§ **TO DO**: Quote the lines that run from the line containing "Reconstruct the object in this render as an" down to the line containing "sheet_t = 0.8; // [0.6:0.1:1.5]". Include both of those lines, reproduce each exactly, and omit everything else.

-- BEGIN EXTRACTED MATERIAL --

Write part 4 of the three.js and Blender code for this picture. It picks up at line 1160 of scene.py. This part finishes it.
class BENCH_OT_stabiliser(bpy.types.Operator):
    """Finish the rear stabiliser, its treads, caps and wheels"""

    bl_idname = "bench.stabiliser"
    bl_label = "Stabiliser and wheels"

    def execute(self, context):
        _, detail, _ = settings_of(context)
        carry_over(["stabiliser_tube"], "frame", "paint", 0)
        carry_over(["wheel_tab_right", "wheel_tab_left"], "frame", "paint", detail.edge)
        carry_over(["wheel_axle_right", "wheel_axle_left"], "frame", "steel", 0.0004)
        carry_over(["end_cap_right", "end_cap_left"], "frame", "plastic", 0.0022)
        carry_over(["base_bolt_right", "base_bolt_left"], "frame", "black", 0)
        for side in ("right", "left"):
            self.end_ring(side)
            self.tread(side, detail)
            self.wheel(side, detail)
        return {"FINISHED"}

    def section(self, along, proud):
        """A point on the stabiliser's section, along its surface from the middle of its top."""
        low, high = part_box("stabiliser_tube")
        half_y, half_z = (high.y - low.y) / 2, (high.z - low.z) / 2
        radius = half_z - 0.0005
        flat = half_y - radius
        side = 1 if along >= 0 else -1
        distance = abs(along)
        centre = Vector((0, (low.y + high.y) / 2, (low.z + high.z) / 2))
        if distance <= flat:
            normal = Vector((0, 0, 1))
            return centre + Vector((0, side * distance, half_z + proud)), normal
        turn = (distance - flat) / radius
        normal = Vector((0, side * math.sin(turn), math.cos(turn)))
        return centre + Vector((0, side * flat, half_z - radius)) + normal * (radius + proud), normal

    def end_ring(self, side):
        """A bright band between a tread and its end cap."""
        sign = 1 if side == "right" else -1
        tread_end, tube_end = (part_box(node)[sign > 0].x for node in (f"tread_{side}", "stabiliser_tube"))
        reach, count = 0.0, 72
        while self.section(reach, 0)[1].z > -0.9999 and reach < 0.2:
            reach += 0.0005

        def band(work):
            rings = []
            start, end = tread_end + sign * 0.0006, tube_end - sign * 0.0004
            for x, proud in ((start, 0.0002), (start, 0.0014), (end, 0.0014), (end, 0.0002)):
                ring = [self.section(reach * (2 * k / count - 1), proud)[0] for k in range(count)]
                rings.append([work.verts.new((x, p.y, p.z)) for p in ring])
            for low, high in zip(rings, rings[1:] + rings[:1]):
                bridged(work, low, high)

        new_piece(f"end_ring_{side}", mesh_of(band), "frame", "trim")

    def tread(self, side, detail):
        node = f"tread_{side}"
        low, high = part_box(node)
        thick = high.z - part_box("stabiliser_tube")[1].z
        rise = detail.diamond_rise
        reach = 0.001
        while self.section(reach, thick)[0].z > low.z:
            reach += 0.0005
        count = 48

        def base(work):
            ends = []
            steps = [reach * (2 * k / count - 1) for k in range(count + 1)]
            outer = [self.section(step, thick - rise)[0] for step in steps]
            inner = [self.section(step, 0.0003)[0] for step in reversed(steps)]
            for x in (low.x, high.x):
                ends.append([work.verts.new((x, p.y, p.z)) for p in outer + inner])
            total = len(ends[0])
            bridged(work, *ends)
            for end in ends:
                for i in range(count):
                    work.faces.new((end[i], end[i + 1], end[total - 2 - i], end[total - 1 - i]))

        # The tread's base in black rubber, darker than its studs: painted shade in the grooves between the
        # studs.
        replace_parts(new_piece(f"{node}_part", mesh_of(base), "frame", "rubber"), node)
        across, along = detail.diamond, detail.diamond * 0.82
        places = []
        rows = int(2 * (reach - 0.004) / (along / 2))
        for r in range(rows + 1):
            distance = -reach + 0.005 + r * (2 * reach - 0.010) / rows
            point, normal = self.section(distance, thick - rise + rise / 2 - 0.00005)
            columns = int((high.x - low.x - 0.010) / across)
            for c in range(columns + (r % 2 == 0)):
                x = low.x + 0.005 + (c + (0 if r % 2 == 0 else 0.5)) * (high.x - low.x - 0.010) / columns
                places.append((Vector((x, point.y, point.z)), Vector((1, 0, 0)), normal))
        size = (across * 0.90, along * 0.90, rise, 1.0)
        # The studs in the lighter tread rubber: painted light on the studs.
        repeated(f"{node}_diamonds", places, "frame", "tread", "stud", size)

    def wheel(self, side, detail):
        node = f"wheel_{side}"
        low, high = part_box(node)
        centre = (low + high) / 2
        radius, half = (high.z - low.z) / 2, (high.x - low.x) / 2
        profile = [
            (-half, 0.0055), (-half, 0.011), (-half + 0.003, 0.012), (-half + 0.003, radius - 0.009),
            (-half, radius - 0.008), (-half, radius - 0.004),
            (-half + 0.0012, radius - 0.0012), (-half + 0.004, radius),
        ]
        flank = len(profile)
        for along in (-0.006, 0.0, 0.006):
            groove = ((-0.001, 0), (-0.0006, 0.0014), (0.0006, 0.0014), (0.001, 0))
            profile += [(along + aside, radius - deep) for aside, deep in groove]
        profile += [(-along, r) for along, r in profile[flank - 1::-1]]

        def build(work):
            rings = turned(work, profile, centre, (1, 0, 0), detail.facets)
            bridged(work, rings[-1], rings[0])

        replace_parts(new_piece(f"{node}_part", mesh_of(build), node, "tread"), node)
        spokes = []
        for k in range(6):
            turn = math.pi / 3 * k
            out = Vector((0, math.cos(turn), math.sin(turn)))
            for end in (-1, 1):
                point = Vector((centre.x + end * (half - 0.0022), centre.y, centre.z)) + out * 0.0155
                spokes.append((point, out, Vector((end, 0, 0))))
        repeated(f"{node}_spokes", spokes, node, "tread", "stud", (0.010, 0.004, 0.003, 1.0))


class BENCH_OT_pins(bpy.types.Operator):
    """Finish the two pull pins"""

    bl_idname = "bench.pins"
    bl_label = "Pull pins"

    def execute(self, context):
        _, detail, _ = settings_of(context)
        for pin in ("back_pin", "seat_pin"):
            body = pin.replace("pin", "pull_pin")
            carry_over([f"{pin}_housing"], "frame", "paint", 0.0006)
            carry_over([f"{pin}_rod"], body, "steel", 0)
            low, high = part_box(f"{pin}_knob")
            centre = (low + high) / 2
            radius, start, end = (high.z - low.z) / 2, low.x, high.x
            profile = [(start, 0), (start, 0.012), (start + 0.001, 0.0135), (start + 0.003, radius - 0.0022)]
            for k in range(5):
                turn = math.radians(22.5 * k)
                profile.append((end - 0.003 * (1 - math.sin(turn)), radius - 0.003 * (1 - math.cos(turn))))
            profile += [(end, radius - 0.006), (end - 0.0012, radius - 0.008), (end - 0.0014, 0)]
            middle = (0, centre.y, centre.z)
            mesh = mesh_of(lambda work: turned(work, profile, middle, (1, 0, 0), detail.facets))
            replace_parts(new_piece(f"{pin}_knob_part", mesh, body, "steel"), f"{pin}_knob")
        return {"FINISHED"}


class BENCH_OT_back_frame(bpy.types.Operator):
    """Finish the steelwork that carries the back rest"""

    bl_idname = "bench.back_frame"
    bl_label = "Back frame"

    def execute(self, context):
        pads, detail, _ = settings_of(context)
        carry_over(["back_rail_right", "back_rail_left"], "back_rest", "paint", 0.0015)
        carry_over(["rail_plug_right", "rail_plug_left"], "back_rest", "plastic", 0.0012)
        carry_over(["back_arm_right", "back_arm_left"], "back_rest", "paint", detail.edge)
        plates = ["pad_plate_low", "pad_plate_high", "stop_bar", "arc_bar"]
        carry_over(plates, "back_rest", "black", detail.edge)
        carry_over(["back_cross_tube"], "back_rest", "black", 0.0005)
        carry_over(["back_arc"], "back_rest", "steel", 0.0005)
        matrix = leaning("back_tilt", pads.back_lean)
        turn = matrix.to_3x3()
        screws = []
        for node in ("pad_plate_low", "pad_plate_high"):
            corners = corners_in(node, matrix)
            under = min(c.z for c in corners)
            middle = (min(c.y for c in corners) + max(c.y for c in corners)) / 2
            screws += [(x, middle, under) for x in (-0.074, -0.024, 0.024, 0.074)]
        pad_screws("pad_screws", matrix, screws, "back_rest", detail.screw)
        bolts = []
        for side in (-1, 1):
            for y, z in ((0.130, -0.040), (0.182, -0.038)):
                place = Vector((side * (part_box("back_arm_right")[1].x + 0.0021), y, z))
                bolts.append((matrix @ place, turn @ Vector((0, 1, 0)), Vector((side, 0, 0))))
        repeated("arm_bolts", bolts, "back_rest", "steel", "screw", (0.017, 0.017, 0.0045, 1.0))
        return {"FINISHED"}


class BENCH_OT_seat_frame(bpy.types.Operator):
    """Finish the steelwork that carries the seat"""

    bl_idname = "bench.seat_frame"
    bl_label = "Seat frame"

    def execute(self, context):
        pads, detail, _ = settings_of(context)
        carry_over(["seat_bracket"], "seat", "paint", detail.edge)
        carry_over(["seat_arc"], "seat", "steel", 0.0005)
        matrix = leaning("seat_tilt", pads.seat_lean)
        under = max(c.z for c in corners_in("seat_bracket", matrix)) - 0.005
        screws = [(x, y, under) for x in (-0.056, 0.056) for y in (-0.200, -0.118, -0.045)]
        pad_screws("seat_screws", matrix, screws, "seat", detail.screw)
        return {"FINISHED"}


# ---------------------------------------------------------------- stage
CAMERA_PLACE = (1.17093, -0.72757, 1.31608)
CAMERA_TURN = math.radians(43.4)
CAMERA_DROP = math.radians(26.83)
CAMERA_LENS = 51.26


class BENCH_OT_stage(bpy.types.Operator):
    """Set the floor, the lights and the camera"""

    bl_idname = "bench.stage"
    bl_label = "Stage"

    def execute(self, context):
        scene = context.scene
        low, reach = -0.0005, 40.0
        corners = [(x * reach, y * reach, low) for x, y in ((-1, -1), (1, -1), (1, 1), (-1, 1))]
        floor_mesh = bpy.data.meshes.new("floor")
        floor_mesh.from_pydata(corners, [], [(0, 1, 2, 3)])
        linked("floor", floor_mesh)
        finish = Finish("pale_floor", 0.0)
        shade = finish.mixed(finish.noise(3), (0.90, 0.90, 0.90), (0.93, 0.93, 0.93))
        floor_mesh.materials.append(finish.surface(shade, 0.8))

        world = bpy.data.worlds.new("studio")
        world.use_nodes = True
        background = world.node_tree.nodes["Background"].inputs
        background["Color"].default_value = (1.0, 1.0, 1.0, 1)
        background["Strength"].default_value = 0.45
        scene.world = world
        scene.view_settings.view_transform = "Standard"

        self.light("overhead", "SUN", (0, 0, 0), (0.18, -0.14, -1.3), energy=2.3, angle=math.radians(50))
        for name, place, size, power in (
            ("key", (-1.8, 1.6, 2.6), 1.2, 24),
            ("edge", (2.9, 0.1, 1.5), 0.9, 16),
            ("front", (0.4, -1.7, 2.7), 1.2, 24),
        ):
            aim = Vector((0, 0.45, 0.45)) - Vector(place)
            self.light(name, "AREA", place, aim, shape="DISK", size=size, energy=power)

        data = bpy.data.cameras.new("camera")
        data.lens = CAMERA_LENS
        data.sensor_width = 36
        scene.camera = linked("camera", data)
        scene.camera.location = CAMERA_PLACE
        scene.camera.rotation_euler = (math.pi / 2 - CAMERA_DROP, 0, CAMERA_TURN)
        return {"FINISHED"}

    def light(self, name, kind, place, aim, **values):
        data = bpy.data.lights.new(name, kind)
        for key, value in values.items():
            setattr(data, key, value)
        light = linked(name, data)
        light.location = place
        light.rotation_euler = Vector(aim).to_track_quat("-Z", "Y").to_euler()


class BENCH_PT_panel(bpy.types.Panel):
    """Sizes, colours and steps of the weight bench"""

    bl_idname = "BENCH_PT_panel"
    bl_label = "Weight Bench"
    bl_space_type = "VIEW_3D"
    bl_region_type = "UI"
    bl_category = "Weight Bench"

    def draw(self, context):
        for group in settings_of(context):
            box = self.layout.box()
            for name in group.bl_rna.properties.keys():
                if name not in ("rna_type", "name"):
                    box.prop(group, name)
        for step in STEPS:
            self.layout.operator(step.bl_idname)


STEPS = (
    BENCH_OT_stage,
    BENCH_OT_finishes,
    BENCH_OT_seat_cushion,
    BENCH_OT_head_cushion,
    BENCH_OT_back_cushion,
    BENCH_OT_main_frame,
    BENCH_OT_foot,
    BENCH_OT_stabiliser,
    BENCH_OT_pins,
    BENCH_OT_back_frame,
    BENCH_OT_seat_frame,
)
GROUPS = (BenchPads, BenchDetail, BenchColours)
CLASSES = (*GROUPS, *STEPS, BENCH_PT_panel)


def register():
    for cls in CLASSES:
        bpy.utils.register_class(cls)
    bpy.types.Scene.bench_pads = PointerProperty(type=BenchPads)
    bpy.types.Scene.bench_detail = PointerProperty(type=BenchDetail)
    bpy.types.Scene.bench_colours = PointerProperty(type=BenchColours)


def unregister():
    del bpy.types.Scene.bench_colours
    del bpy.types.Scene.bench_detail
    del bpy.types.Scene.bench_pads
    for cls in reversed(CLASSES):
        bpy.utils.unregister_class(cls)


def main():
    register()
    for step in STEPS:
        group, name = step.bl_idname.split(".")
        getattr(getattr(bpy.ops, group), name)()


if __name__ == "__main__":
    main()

-- END EXTRACTED MATERIAL --
-- BEGIN EXTRACTED MATERIAL --

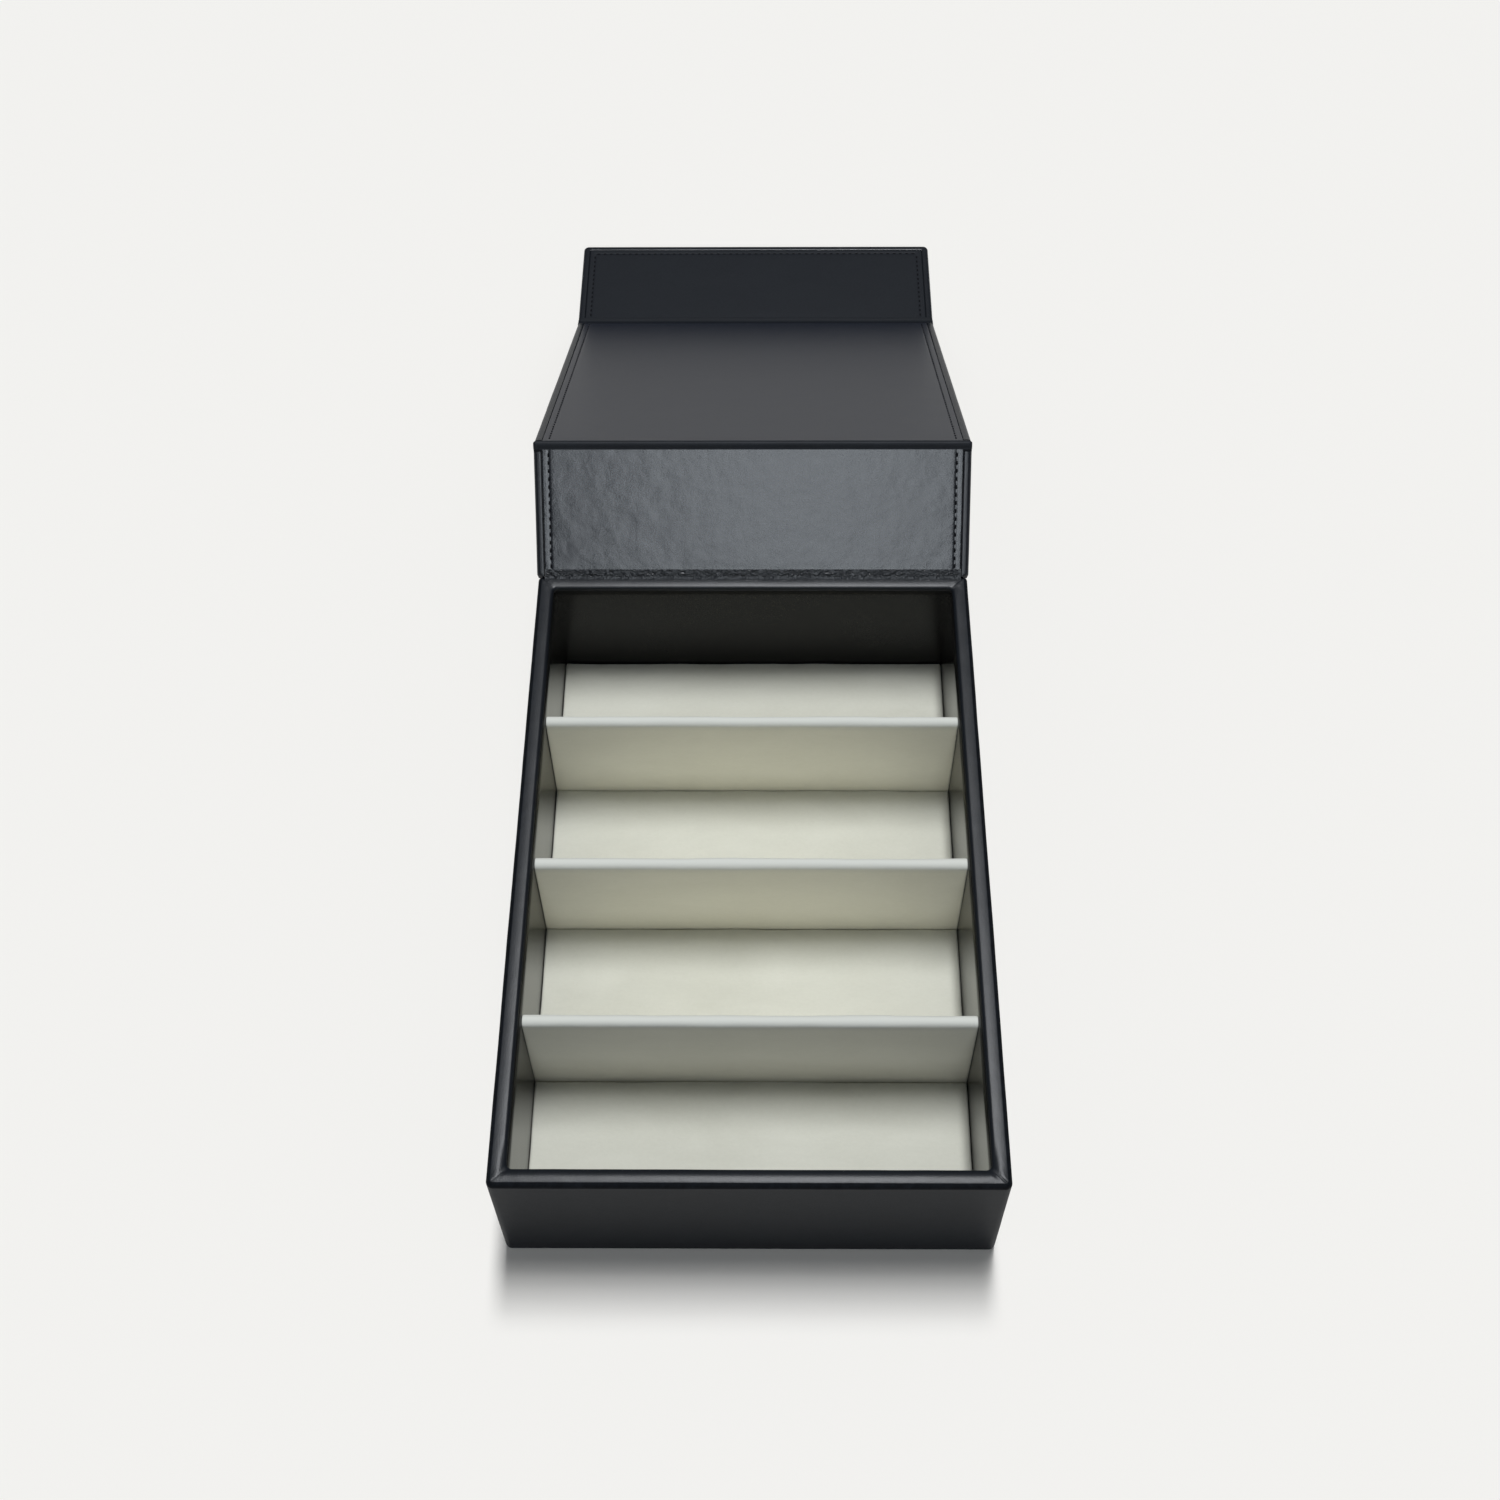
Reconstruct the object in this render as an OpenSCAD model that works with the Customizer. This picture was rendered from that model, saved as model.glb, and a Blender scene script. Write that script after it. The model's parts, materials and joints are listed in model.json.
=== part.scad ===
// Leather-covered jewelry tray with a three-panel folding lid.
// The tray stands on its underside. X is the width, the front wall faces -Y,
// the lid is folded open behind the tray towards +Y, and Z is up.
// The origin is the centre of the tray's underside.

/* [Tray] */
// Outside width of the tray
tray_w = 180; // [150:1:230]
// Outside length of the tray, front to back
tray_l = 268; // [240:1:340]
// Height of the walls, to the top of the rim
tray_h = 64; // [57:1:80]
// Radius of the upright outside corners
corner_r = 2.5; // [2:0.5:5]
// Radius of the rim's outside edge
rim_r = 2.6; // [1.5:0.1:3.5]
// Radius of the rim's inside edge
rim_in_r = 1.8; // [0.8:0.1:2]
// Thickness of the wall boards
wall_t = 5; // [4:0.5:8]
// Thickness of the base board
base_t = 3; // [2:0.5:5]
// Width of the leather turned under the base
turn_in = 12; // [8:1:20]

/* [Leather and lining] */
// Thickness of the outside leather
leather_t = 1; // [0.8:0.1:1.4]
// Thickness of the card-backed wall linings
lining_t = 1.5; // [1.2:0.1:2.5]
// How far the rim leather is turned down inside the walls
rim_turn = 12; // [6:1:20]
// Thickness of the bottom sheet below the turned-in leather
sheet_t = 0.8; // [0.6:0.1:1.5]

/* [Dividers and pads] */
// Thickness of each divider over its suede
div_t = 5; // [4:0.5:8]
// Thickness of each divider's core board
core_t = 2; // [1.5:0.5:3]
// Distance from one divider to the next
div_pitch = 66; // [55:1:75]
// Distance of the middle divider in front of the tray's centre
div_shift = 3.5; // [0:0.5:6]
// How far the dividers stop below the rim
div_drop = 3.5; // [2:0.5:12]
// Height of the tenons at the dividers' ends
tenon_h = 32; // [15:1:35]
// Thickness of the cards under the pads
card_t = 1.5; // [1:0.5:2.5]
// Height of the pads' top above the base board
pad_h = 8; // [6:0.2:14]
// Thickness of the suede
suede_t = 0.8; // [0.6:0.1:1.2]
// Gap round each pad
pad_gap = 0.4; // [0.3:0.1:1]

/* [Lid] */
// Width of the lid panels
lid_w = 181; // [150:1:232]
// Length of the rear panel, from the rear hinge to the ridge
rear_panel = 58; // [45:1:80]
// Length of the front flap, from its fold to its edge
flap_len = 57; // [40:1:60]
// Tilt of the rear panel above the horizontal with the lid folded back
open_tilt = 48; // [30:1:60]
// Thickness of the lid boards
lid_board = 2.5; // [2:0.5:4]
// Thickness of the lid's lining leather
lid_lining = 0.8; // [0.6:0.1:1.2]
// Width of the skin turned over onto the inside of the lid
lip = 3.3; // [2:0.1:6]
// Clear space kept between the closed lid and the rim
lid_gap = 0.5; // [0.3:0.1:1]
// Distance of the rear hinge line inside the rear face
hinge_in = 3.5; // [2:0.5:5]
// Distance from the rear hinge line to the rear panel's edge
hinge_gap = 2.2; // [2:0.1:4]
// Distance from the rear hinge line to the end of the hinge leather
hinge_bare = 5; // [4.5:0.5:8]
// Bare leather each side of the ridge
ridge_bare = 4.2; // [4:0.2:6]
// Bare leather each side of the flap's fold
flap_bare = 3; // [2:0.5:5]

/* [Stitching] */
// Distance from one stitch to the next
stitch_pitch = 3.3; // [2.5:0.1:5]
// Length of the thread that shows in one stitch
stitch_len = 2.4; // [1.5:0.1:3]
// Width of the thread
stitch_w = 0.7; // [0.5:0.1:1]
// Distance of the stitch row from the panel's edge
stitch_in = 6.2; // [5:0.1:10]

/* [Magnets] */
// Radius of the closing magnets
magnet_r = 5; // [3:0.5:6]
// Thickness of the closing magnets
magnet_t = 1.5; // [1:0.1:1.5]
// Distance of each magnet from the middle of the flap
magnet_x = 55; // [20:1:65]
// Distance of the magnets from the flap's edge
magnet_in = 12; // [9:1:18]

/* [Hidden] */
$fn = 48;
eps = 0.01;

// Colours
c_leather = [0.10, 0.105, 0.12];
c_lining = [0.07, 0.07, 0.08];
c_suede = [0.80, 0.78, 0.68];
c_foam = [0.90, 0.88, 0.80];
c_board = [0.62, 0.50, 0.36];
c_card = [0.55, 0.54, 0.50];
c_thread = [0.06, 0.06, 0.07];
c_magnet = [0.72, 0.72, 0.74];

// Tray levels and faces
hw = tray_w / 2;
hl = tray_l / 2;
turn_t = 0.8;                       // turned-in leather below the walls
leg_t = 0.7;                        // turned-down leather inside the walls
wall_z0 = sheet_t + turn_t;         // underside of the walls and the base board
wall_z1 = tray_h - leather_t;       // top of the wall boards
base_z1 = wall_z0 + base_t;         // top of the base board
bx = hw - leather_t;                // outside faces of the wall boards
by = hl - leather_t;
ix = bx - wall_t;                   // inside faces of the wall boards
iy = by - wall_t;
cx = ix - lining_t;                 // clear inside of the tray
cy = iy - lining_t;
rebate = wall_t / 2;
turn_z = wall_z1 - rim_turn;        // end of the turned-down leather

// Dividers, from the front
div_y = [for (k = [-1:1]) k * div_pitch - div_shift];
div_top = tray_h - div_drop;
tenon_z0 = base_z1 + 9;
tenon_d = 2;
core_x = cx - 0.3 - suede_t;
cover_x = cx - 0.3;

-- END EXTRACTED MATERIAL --
-- BEGIN EXTRACTED MATERIAL --

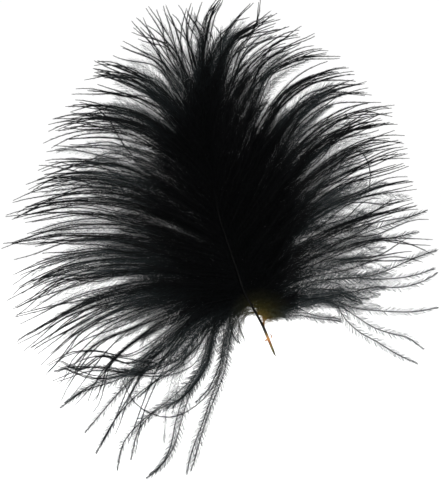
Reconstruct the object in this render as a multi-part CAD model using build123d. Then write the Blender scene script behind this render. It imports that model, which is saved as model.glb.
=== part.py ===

-- END EXTRACTED MATERIAL --

§ **ANSWER**:
Reconstruct the object in this render as an OpenSCAD model that works with the Customizer. This picture was rendered from that model, saved as model.glb, and a Blender scene script. Write that script after it. The model's parts, materials and joints are listed in model.json.
=== part.scad ===
// Leather-covered jewelry tray with a three-panel folding lid.
// The tray stands on its underside. X is the width, the front wall faces -Y,
// the lid is folded open behind the tray towards +Y, and Z is up.
// The origin is the centre of the tray's underside.

/* [Tray] */
// Outside width of the tray
tray_w = 180; // [150:1:230]
// Outside length of the tray, front to back
tray_l = 268; // [240:1:340]
// Height of the walls, to the top of the rim
tray_h = 64; // [57:1:80]
// Radius of the upright outside corners
corner_r = 2.5; // [2:0.5:5]
// Radius of the rim's outside edge
rim_r = 2.6; // [1.5:0.1:3.5]
// Radius of the rim's inside edge
rim_in_r = 1.8; // [0.8:0.1:2]
// Thickness of the wall boards
wall_t = 5; // [4:0.5:8]
// Thickness of the base board
base_t = 3; // [2:0.5:5]
// Width of the leather turned under the base
turn_in = 12; // [8:1:20]

/* [Leather and lining] */
// Thickness of the outside leather
leather_t = 1; // [0.8:0.1:1.4]
// Thickness of the card-backed wall linings
lining_t = 1.5; // [1.2:0.1:2.5]
// How far the rim leather is turned down inside the walls
rim_turn = 12; // [6:1:20]
// Thickness of the bottom sheet below the turned-in leather
sheet_t = 0.8; // [0.6:0.1:1.5]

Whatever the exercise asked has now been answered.